# Recorded information
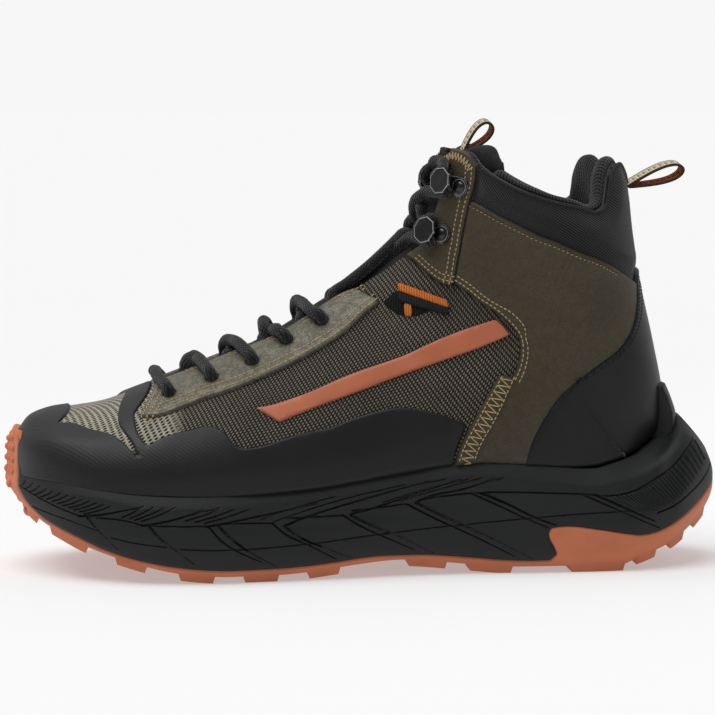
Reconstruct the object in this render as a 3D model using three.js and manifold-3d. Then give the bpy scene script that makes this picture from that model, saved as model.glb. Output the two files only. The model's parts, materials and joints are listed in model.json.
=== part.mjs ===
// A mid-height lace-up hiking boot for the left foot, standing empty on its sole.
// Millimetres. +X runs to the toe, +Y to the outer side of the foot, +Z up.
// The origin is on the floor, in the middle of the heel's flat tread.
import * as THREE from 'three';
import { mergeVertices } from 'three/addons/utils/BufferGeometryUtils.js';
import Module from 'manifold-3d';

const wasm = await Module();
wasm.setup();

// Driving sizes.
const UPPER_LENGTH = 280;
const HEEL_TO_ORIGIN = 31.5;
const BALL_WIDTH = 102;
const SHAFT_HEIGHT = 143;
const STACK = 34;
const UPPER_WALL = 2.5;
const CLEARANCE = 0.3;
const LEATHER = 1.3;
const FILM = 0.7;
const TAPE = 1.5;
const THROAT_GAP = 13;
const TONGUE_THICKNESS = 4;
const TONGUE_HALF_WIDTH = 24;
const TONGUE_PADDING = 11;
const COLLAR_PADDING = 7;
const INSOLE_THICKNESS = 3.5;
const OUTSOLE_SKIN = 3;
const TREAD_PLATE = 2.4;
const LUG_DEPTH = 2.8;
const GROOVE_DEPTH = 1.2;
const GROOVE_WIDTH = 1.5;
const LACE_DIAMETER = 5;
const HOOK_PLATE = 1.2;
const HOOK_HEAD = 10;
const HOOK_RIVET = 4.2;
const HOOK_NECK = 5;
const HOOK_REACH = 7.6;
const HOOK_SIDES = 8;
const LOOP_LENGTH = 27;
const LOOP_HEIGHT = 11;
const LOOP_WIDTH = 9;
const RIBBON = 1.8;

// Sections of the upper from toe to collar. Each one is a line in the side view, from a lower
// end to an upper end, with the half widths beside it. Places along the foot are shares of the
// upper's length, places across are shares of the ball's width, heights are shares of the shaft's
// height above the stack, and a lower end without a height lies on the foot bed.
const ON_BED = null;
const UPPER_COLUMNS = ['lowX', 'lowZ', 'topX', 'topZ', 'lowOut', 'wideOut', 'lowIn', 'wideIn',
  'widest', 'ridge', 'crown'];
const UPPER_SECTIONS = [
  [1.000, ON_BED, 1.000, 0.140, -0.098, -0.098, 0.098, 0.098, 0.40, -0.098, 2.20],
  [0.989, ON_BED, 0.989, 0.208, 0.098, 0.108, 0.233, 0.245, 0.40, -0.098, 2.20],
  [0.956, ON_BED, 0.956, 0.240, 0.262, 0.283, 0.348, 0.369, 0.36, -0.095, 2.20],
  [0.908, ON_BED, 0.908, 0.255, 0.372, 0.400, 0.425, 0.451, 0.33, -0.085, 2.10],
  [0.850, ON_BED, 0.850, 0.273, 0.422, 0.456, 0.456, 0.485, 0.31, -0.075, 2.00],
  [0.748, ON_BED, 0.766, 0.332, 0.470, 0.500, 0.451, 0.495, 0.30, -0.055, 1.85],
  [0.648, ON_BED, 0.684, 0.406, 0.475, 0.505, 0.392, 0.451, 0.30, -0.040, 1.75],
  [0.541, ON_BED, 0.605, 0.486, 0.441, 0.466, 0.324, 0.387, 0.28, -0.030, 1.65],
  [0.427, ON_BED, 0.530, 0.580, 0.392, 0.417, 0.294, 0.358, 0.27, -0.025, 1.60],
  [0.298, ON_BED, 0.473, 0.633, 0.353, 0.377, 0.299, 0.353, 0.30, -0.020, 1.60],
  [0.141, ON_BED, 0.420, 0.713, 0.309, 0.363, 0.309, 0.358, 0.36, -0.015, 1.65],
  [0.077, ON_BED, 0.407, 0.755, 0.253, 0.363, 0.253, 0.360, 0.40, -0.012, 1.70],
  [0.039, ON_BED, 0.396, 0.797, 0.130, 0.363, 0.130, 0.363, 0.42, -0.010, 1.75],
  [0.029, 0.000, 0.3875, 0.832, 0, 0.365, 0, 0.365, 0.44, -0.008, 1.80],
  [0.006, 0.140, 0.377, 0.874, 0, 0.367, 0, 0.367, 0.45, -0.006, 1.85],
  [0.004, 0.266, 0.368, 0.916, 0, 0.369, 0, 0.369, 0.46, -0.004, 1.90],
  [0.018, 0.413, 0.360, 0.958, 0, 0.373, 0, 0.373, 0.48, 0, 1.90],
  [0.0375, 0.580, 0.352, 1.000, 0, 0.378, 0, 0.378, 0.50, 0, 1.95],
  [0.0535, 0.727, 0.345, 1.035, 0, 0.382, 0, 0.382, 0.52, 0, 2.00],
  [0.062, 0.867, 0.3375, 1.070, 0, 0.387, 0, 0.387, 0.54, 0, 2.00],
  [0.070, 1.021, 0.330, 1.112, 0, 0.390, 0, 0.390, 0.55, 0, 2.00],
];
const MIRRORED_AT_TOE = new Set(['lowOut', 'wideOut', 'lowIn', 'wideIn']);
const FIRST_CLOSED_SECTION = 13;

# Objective
Reproduce verbatim only this range: the first line of the material through the line that contains "wasm.setup();", inclusive.

# Output of the exercise
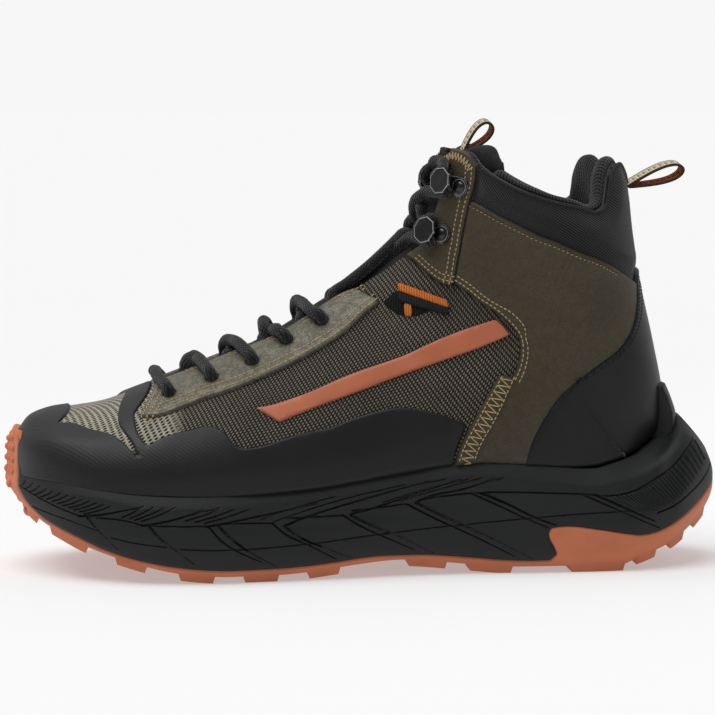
Reconstruct the object in this render as a 3D model using three.js and manifold-3d. Then give the bpy scene script that makes this picture from that model, saved as model.glb. Output the two files only. The model's parts, materials and joints are listed in model.json.
=== part.mjs ===
// A mid-height lace-up hiking boot for the left foot, standing empty on its sole.
// Millimetres. +X runs to the toe, +Y to the outer side of the foot, +Z up.
// The origin is on the floor, in the middle of the heel's flat tread.
import * as THREE from 'three';
import { mergeVertices } from 'three/addons/utils/BufferGeometryUtils.js';
import Module from 'manifold-3d';

const wasm = await Module();
wasm.setup();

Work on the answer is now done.